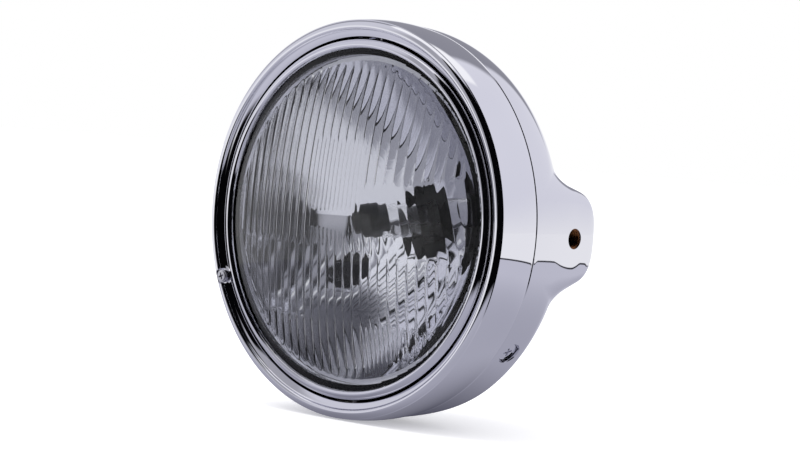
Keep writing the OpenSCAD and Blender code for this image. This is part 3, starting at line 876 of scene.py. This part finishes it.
@dataclass
class ShellScrews(Assembly):
    """The two cross-head screws that sit almost flush in the bowl's flanks."""

    depth: float = 36.0
    places: tuple = ((-36.0, "shell_screw_right"), (216.0, "shell_screw_left"))
    head: float = 5.2
    under: float = 95.75
    top: float = 97.35
    shank: float = 2.45
    tip: float = 86.0
    slot: tuple = (5.2, 1.15, 1.8)
    slot_angles: tuple = (20, 110)
    rounding: float = 0.6

    def build(self) -> None:
        """Makes each screw from its shank and head, and cuts the cross."""
        for angle, node in self.places:
            tip, inside, under, top = (Frame.spoke(r, angle, self.depth) for r in
                                       (self.tip, self.under + 0.2, self.under, self.top))
            screw = Bench.rod(node + "_head", self.head, under, top, 72)
            edge = screw.modifiers.new("edge", "BEVEL")
            edge.width, edge.segments, edge.limit_method = self.rounding * Frame.MM, 4, "ANGLE"
            Bench.pick(screw)
            bpy.ops.object.modifier_apply(modifier=edge.name)
            turn = (top - tip).to_track_quat("Z", "Y").to_matrix()
            for step in self.slot_angles:
                bar = turn @ Matrix.Rotation(math.radians(step), 3, "Z")
                Bench.cut(screw, Bench.bar("cross", self.slot, top, bar))
            Bench.join(screw, Bench.rod("shank", self.shank, tip, inside, 48))
            Bench.smooth(screw, 35)
            self.hand_over(screw, SCREW, "screw_steel", Body.HOUSING, node)


@dataclass
class Lens(Assembly):
    """The pressed front glass: a smooth dome outside and a fluted field inside.

    The flutes are a height field over the back of the dome, zone by zone. Its columns fall on
    the flutes' ridges, so the ridges stay sharp.
    """

    edge: float = 87.2
    lip: float = 84.4
    dome: float = 270.58
    center: float = 260.08
    thick: float = 4.0
    field_radius: float = 78.7
    pitch: float = 5.5
    rise: float = 0.5
    block_top: float = 39.6
    window_top: float = 5.5
    window_foot: float = -6.5
    under_foot: float = -12.5
    slant_foot: float = -16.5
    low_foot: float = -50.5
    ledge: tuple = (14.6, 3.4, 0.167)
    slant: float = 0.30
    run_out: float = 7.0
    flat: float = 8.0
    flat_width: float = 2.5
    per_flute: int = 12
    rows: int = 170
    front_rows: int = 40
    closer: float = 0.86

    def front(self, r: np.ndarray) -> np.ndarray:
        """Depth of the outer dome, with the flat flange at its edge."""
        dome = self.center - np.sqrt(self.dome ** 2 - np.minimum(r, self.lip) ** 2)
        return np.where(r > self.lip, 3.2, dome)

    @staticmethod
    def across(x: np.ndarray, pitch: float) -> np.ndarray:
        """Where x lies on its flute: 0 at the middle and 1 at both grooves."""
        return 2 * np.abs(x / pitch - np.floor(x / pitch) - 0.5)

    @classmethod
    def flute(cls, x: np.ndarray, pitch: float, rise: float) -> np.ndarray:
        """Height of rounded flutes side by side.

        Args:
            x: places across the flutes.
            pitch: width of one.
            rise: its height.
        Returns:
            The heights.
        """
        return rise * (1 - cls.across(x, pitch) ** 2)

    @classmethod
    def facet(cls, x: np.ndarray, pitch: float, rise: float) -> np.ndarray:
        """Height of almost flat facets between narrow grooves; it takes what flute() takes."""
        u = cls.across(x, pitch)
        return rise * (1 - u ** 12 - 0.12 * u ** 2)

    def height(self, x: np.ndarray, z: np.ndarray) -> np.ndarray:
        """Height of the pressed pattern over the back of the dome.

        Args:
            x: places to the right.
            z: places upwards.
        Returns:
            The heights.
        """
        p, rise = self.pitch, self.rise
        right = x > p
        ledge = self.ledge[0] + (x - self.ledge[1]) * self.ledge[2]
        narrow = self.flute(x, p / 2, rise * 0.42)
        block = (x > -4 * p) & (x < 2.5 * p) & (z < self.block_top) & (z > self.window_top)
        window = (x > -3.5 * p) & (x < 1.5 * p) & (z <= self.window_top) & (z > self.window_foot)
        zones = (
            ((z <= self.low_foot) & (x > 3 * p) & (x < 7.5 * p), self.flute(x, p / 2, rise * 0.5)),
            (z <= self.low_foot, self.flute(x, p, rise * 1.2)),
            (z <= np.where(right, self.slant_foot, self.under_foot), self.facet(x, p, rise * 0.4)),
            (right & (z <= ledge) & ~window & ~block, self.flute(x + (z - ledge) * self.slant, p, rise * 0.3)),
            ((x > -3.5 * p) & (x < p) & (z <= self.window_foot), narrow),
            (window, np.zeros_like(x)),
            (block, narrow))
        h = np.select([where for where, _ in zones], [height for _, height in zones], self.flute(x, p, rise))
        reach = np.maximum(np.hypot(x, z) - (self.field_radius - self.run_out), 0) / self.run_out
        return np.maximum(h - rise * 1.25 * reach ** 2, 0) + 0.02 * (reach < 1)

    def build(self) -> None:
        """Makes the front, the fluted back and the ground edge as one closed glass."""
        step = self.pitch / self.per_flute
        count = int(self.edge / step)
        x = np.arange(-count, count + 1) * step
        x = np.concatenate([[-self.edge], x, [self.edge]])
        reach = np.sqrt(np.maximum(self.edge ** 2 - x ** 2, 0))
        lean = math.pi / 2 * self.closer
        t = np.sin(np.linspace(-1, 1, self.rows + 1) * lean) / math.sin(lean)
        bx, bz = np.meshgrid(x, t)
        bz = bz * reach
        r = np.hypot(bx, bz)
        back = self.front(np.minimum(r, self.lip)) + self.thick + self.height(bx, bz)
        back = np.where(r > self.lip - self.flat_width, self.flat, np.minimum(back, self.flat))
        tf = np.linspace(-1, 1, self.front_rows + 1)
        fx, fz = np.meshgrid(x, tf)
        fz = fz * reach
        front = self.front(np.hypot(fx, fz))
        points = np.concatenate([np.stack(side, 2).reshape(-1, 3) for side in ((bx, back, bz), (fx, front, fz))])
        n = len(x)
        shift = len(t) * n
        faces = [(i * n + j, i * n + j + 1, (i + 1) * n + j + 1, (i + 1) * n + j)
                 for i in range(len(t) - 1) for j in range(n - 1)]
        faces += [(k + j + 1, k + j, k + n + j, k + n + j + 1)
                  for k in range(shift, shift + (len(tf) - 1) * n, n) for j in range(n - 1)]
        last_b, last_f = (len(t) - 1) * n, shift + (len(tf) - 1) * n
        for j in range(n - 1):
            faces.append((j, shift + j, shift + j + 1, j + 1))
            faces.append((last_b + j + 1, last_f + j + 1, last_f + j, last_b + j))
        glass = Bench.from_grid("lens_fluted", points, faces)
        Bench.smooth(glass, 24)
        self.hand_over(glass, LENS_GLASS, "lens_glass", Body.LIGHT, "lens")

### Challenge
Reproduce all data above, unchanged.

### Solution for this task
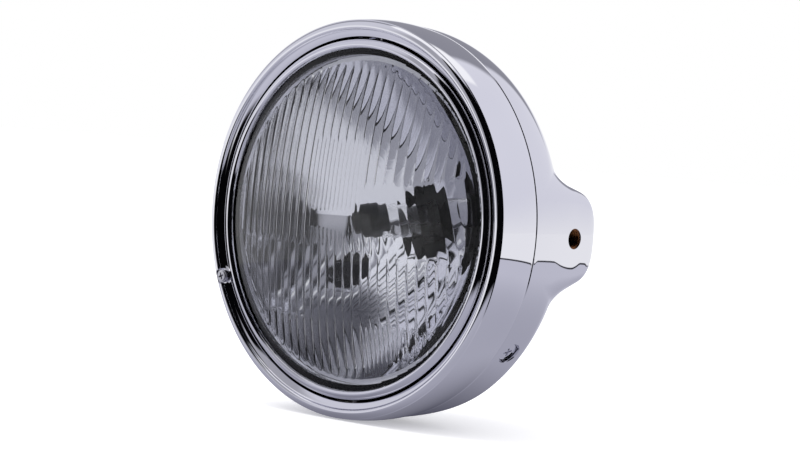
Keep writing the OpenSCAD and Blender code for this image. This is part 3, starting at line 876 of scene.py. This part finishes it.
@dataclass
class ShellScrews(Assembly):
    """The two cross-head screws that sit almost flush in the bowl's flanks."""

    depth: float = 36.0
    places: tuple = ((-36.0, "shell_screw_right"), (216.0, "shell_screw_left"))
    head: float = 5.2
    under: float = 95.75
    top: float = 97.35
    shank: float = 2.45
    tip: float = 86.0
    slot: tuple = (5.2, 1.15, 1.8)
    slot_angles: tuple = (20, 110)
    rounding: float = 0.6

    def build(self) -> None:
        """Makes each screw from its shank and head, and cuts the cross."""
        for angle, node in self.places:
            tip, inside, under, top = (Frame.spoke(r, angle, self.depth) for r in
                                       (self.tip, self.under + 0.2, self.under, self.top))
            screw = Bench.rod(node + "_head", self.head, under, top, 72)
            edge = screw.modifiers.new("edge", "BEVEL")
            edge.width, edge.segments, edge.limit_method = self.rounding * Frame.MM, 4, "ANGLE"
            Bench.pick(screw)
            bpy.ops.object.modifier_apply(modifier=edge.name)
            turn = (top - tip).to_track_quat("Z", "Y").to_matrix()
            for step in self.slot_angles:
                bar = turn @ Matrix.Rotation(math.radians(step), 3, "Z")
                Bench.cut(screw, Bench.bar("cross", self.slot, top, bar))
            Bench.join(screw, Bench.rod("shank", self.shank, tip, inside, 48))
            Bench.smooth(screw, 35)
            self.hand_over(screw, SCREW, "screw_steel", Body.HOUSING, node)


@dataclass
class Lens(Assembly):
    """The pressed front glass: a smooth dome outside and a fluted field inside.

    The flutes are a height field over the back of the dome, zone by zone. Its columns fall on
    the flutes' ridges, so the ridges stay sharp.
    """

    edge: float = 87.2
    lip: float = 84.4
    dome: float = 270.58
    center: float = 260.08
    thick: float = 4.0
    field_radius: float = 78.7
    pitch: float = 5.5
    rise: float = 0.5
    block_top: float = 39.6
    window_top: float = 5.5
    window_foot: float = -6.5
    under_foot: float = -12.5
    slant_foot: float = -16.5
    low_foot: float = -50.5
    ledge: tuple = (14.6, 3.4, 0.167)
    slant: float = 0.30
    run_out: float = 7.0
    flat: float = 8.0
    flat_width: float = 2.5
    per_flute: int = 12
    rows: int = 170
    front_rows: int = 40
    closer: float = 0.86

    def front(self, r: np.ndarray) -> np.ndarray:
        """Depth of the outer dome, with the flat flange at its edge."""
        dome = self.center - np.sqrt(self.dome ** 2 - np.minimum(r, self.lip) ** 2)
        return np.where(r > self.lip, 3.2, dome)

    @staticmethod
    def across(x: np.ndarray, pitch: float) -> np.ndarray:
        """Where x lies on its flute: 0 at the middle and 1 at both grooves."""
        return 2 * np.abs(x / pitch - np.floor(x / pitch) - 0.5)

    @classmethod
    def flute(cls, x: np.ndarray, pitch: float, rise: float) -> np.ndarray:
        """Height of rounded flutes side by side.

        Args:
            x: places across the flutes.
            pitch: width of one.
            rise: its height.
        Returns:
            The heights.
        """
        return rise * (1 - cls.across(x, pitch) ** 2)

    @classmethod
    def facet(cls, x: np.ndarray, pitch: float, rise: float) -> np.ndarray:
        """Height of almost flat facets between narrow grooves; it takes what flute() takes."""
        u = cls.across(x, pitch)
        return rise * (1 - u ** 12 - 0.12 * u ** 2)

    def height(self, x: np.ndarray, z: np.ndarray) -> np.ndarray:
        """Height of the pressed pattern over the back of the dome.

        Args:
            x: places to the right.
            z: places upwards.
        Returns:
            The heights.
        """
        p, rise = self.pitch, self.rise
        right = x > p
        ledge = self.ledge[0] + (x - self.ledge[1]) * self.ledge[2]
        narrow = self.flute(x, p / 2, rise * 0.42)
        block = (x > -4 * p) & (x < 2.5 * p) & (z < self.block_top) & (z > self.window_top)
        window = (x > -3.5 * p) & (x < 1.5 * p) & (z <= self.window_top) & (z > self.window_foot)
        zones = (
            ((z <= self.low_foot) & (x > 3 * p) & (x < 7.5 * p), self.flute(x, p / 2, rise * 0.5)),
            (z <= self.low_foot, self.flute(x, p, rise * 1.2)),
            (z <= np.where(right, self.slant_foot, self.under_foot), self.facet(x, p, rise * 0.4)),
            (right & (z <= ledge) & ~window & ~block, self.flute(x + (z - ledge) * self.slant, p, rise * 0.3)),
            ((x > -3.5 * p) & (x < p) & (z <= self.window_foot), narrow),
            (window, np.zeros_like(x)),
            (block, narrow))
        h = np.select([where for where, _ in zones], [height for _, height in zones], self.flute(x, p, rise))
        reach = np.maximum(np.hypot(x, z) - (self.field_radius - self.run_out), 0) / self.run_out
        return np.maximum(h - rise * 1.25 * reach ** 2, 0) + 0.02 * (reach < 1)

    def build(self) -> None:
        """Makes the front, the fluted back and the ground edge as one closed glass."""
        step = self.pitch / self.per_flute
        count = int(self.edge / step)
        x = np.arange(-count, count + 1) * step
        x = np.concatenate([[-self.edge], x, [self.edge]])
        reach = np.sqrt(np.maximum(self.edge ** 2 - x ** 2, 0))
        lean = math.pi / 2 * self.closer
        t = np.sin(np.linspace(-1, 1, self.rows + 1) * lean) / math.sin(lean)
        bx, bz = np.meshgrid(x, t)
        bz = bz * reach
        r = np.hypot(bx, bz)
        back = self.front(np.minimum(r, self.lip)) + self.thick + self.height(bx, bz)
        back = np.where(r > self.lip - self.flat_width, self.flat, np.minimum(back, self.flat))
        tf = np.linspace(-1, 1, self.front_rows + 1)
        fx, fz = np.meshgrid(x, tf)
        fz = fz * reach
        front = self.front(np.hypot(fx, fz))
        points = np.concatenate([np.stack(side, 2).reshape(-1, 3) for side in ((bx, back, bz), (fx, front, fz))])
        n = len(x)
        shift = len(t) * n
        faces = [(i * n + j, i * n + j + 1, (i + 1) * n + j + 1, (i + 1) * n + j)
                 for i in range(len(t) - 1) for j in range(n - 1)]
        faces += [(k + j + 1, k + j, k + n + j, k + n + j + 1)
                  for k in range(shift, shift + (len(tf) - 1) * n, n) for j in range(n - 1)]
        last_b, last_f = (len(t) - 1) * n, shift + (len(tf) - 1) * n
        for j in range(n - 1):
            faces.append((j, shift + j, shift + j + 1, j + 1))
            faces.append((last_b + j + 1, last_f + j + 1, last_f + j, last_b + j))
        glass = Bench.from_grid("lens_fluted", points, faces)
        Bench.smooth(glass, 24)
        self.hand_over(glass, LENS_GLASS, "lens_glass", Body.LIGHT, "lens")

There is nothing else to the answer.